Parlando di passato, Mr Stevens si rende conto per la prima volta di aver sacrificato la propria vita per qualcosa che all’epoca gli sembrava prioritario su tutto, anche sul vegliare il padre in fin di vita, lasciato solo per servire al meglio una cena di gala un piano più in basso. Un isolamento completo dalla realtà, il suo, che ora diventa senso di vuoto, la sensazione di aver passato una vita a spolverare delle impeccabili di statue di porcellana ora chiuse nel disinteresse generale in un mobile. Una società di classe descritta con precisione millimentrica, come le sue sterili ossessioni, a cui poi guarderà anni dopo l’opera di Julian Fellowes, con Gosford Park e la serie Downton Abbey.

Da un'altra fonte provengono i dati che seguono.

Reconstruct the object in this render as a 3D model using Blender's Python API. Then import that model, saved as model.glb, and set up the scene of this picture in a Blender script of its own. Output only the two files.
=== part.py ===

Mr Stevens non si è mai permesso di esprimere un sentimento qualsiasi, come quell’attrazione palese, ma sempre trattenuta, per la governante Miss Kenton (Emma Thompson), che va a incontrare cercando di rimediare all’errore, come confessa lungo il viaggio, ormai invecchiato nei pieni anni ’50. Un errore come quello che Lord Darlington alla fine gli ha confessato aver commesso, parlando della simpatia per il nazismo, che lo spinse a cacciare due giovani e impeccabili cameriere rifugiate dalla Germania, con la sola colpa di essere ebree.

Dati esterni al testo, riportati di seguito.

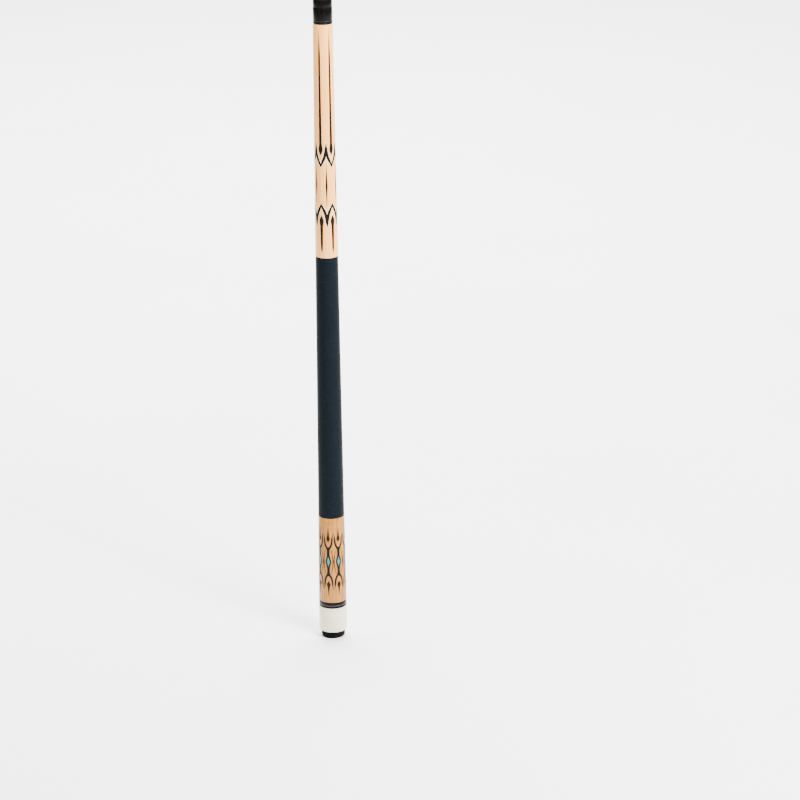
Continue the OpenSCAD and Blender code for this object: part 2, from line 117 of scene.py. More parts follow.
def add_ring(name, r, z):
    """A new circle, in edit mode with all of it selected."""
    bpy.ops.object.select_all(action="DESELECT")
    bpy.ops.mesh.primitive_circle_add(vertices=ROUND, radius=r, fill_type="NOTHING", location=(0, 0, 0))
    piece = named(name)
    edit("EDGE")
    bpy.ops.mesh.select_all(action="SELECT")
    bpy.ops.transform.translate(value=(0, 0, z))
    return piece


def add_point(name, x, z):
    """A new piece of one point, in edit mode with the point selected."""
    bpy.ops.object.select_all(action="DESELECT")
    bpy.ops.mesh.primitive_plane_add(size=0.001, location=(0, 0, 0))
    piece = named(name)
    edit()
    bpy.ops.mesh.select_all(action="SELECT")
    bpy.ops.mesh.merge(type="CENTER")
    bpy.ops.mesh.select_all(action="SELECT")
    bpy.ops.transform.translate(value=(x, 0, z))
    return piece


def pull(x, y, z):
    """Extrudes what is selected by a step."""
    bpy.ops.mesh.extrude_region_move(TRANSFORM_OT_translate={"value": (x, y, z)})


def pull_ring(r0, z0, r1, z1):
    """Extrudes the selected ring to a new radius and height."""
    pull(0, 0, z1 - z0)
    if r1 < MEETS:
        bpy.ops.mesh.merge(type="CENTER")
    elif abs(r1 - r0) > ON_AXIS:
        bpy.ops.transform.resize(value=(r1 / r0, r1 / r0, 1), center_override=(0, 0, z1))


def join(parts, name):
    """Joins parts into the first of them."""
    bpy.ops.object.select_all(action="DESELECT")
    for part in parts:
        part.select_set(True)
    bpy.context.view_layer.objects.active = parts[0]
    if len(parts) > 1:
        bpy.ops.object.join()
    return named(name)


def finish_piece(piece, edge=0.0):
    """Joins what meets, turns the faces outwards, softens the sharp edges and smooths the rest."""
    edit("EDGE")
    bpy.ops.mesh.select_all(action="SELECT")
    bpy.ops.mesh.remove_doubles(threshold=MEETS)
    bpy.ops.mesh.select_all(action="SELECT")
    bpy.ops.mesh.normals_make_consistent(inside=False)
    if edge:
        bpy.ops.mesh.select_all(action="DESELECT")
        bpy.ops.mesh.edges_select_sharp(sharpness=SOFTENED)
        bpy.ops.mesh.bevel(offset=edge, segments=2, affect="EDGES", profile=0.5)
    leave()
    bpy.ops.object.shade_smooth_by_angle(angle=SHADED_AS_ONE)
    return piece


def turned(name, profile, edge=0.05 * MM, hollow=False):
    """A piece turned on the cue's axis. The profile is a list of (radius, height) from the lower
    face up. A hollow piece's profile runs out, up and back down its bore, and closes on itself."""
    piece = add_ring(name, *profile[0])
    if not hollow and profile[0][0] > MEETS:
        bpy.ops.mesh.edge_face_add()
        bpy.ops.mesh.select_all(action="SELECT")
    for (r0, z0), (r1, z1) in zip(profile, profile[1:]):
        pull_ring(r0, z0, r1, z1)
    if hollow:
        r, z = profile[0]
        pull_ring(*profile[-1], r, z)
    elif profile[-1][0] > MEETS:
        bpy.ops.mesh.edge_face_add()
    leave()
    return finish_piece(piece, edge)


def dress(piece, look, body, node=None):
    """Gives a piece its finish and its body, and hides the CAD node that it stands for."""
    piece.data.materials.clear()
    piece.data.materials.append(look)
    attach(piece, body)
    if node:
        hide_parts(node)


def quarter(r, z, size, a0, a1, steps=6):
    """Points of a rounded corner about (r, z)."""
    return [
        (r + size * math.cos(math.radians(a0 + (a1 - a0) * i / steps)),
         z + size * math.sin(math.radians(a0 + (a1 - a0) * i / steps)))
        for i in range(steps + 1)
    ]


# ---- Inlays ------------------------------------------------------------------------------------

INLAY_DEPTH = 0.9 * MM
CUT_SHIFT = 0.013 * MM  # keeps the cuts between strips off the outline's own points


def drawn(name, outline):
    """A flat plate drawn from point to point in the XZ plane, then filled."""
    plate = add_point(name, *outline[0])
    for (x0, z0), (x1, z1) in zip(outline, outline[1:]):
        pull(x1 - x0, 0, z1 - z0)
    bpy.ops.mesh.select_all(action="SELECT")
    bpy.ops.mesh.edge_face_add()
    return plate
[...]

Quel che resta del giorno è il miglior film di James Ivory, un sontuoso e claustrofobico ritratto funebre di un uomo e della sua epoca, fedele specchio dell’ossessione britannica per le classi sociali. L’intimo della mai nata storia d’amore fra i due protagonisti si mescola alla politica, all’ingenuità di chi riesce a credere che Hitler sia un uomo di pace. Un atto di accusa sociale, ma anche emotivo, verso un modo di vivere ipocrita e senza futuro. Eccezionale Anthony Hopkins, reduce dal trionfo personale de il silenzio degli innocenti, e con lui Emma Thompson: le scene fra i due sono il cuore pulsante del film, impossibile non essere colpiti se non commossi dal balletto trattenuto, dai silenzi e dai rimpianti.